Here's a list of the chapters in the book, so you can see if there's a subject of particular interest to you:

Table of Contents

Chapter 2 Jars
Chapter 3 Chickens
Chapter 4 Other Domestic Meat Animals
Chapter 5 Grains
Chapter 6 Foraging
Chapter 7 Hunting
Chapter 8 Fishing
Chapter 9 Conclusion

And here's the Introduction, copied and pasted from the book file.  It'll might help you decide whether to buy the book.

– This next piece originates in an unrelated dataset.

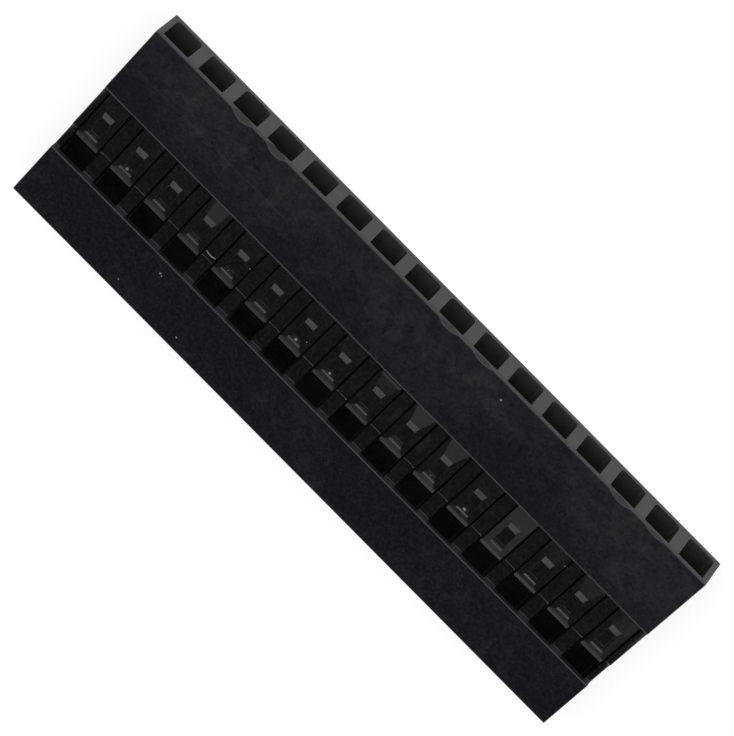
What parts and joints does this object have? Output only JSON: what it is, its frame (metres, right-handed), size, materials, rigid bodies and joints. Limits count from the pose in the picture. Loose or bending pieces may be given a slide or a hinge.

     Often in conversations the subject comes up about growing or producing our own food. Some people want to move to the country and get into small-time farming, and some just want to have a garden. Others want to have a few meat animals around, such as chickens or rabbits.
    There are also those who want to work toward producing most or all of their own food. Some like the independence and some worry about future hardships, either from natural disasters or man-made events.
         But if you're going to grow a garden or crops, what do you need to do that? How much land? What type of land? How will you preserve and store the food you grow?
Animals need shelter and food. Do you have a place to put your chickens, rabbits, goats, calves, or other animals? What will you feed them if times are hard? How will you feed them now, if your goal is self-sufficiency? Will your plan include buying feed, or growing it yourself?
         In addition to gardening and raising animals, other sources for food self-sufficiency include foraging, hunting, and fishing. What supplies or equipment will you need to do these things? What laws will you have to follow, and do they allow you enough plants or animals to meet your needs.
         This books is about the numbers. It's not a how-to book, it's about what you need for the “how to”. We'll look at how to figure out how much space you need for gardens or animals, how many jars you'll need if you plan to get into canning, and what other options there are for storing food.
         I'll talk about animals and their needs, and suggest ways to feed and shelter them that won't break your bank account. I'll try to point you the right direction to find out what you need to know about foraging, hunting, and fishing, plus share some tips from my own experiences.
        This book is geared toward those with limited funds, but will also be helpful to more prosperous readers who are considering growing or otherwise providing for most or all of their own food. The 'how-to' may vary but the numbers are the same, whether you're rich or poor.
         Some people are 'preppers' and have been buying and storing food in case of hard times. It's a great plan, but knowing how to produce your own food is real security. Hand in hand with that is knowing what you'll need to produce, preserve, and store that food. That is what this book is about.
This book kind of snuck it's way from my mind and out my fingers on the computer keyboard.  It's not the second book I'd planned to write, and still plan to write.  But now that one will be Poverty Prepping, Volume 3, and whatever subtitle I give it.
So keep those stories and comments coming.  The winners of our prep items contest will be in the third book...the one that was meant to be the second book!


  1. Hi Susan
    Just read the book and really enjoyed getting some great new ideas and very sound and practical ideas. I'll be referring to it over and over.
    I wanted to throw out the idea of raising earthworms as composers for scraps that chickens won't eat, as food for the chickens themselves, fishing bait, and barter tools!
    It's as easy as digging them up from your garden ( or purchase is desired) and keeping them in a plastic tote in a corner somewhere. Shredded newspaper is a bedding starter with just a handful of dirt thrown in and some kitchen scraps every few days. In addition to all the things above, you will have the best soil amendment ever- worm castings!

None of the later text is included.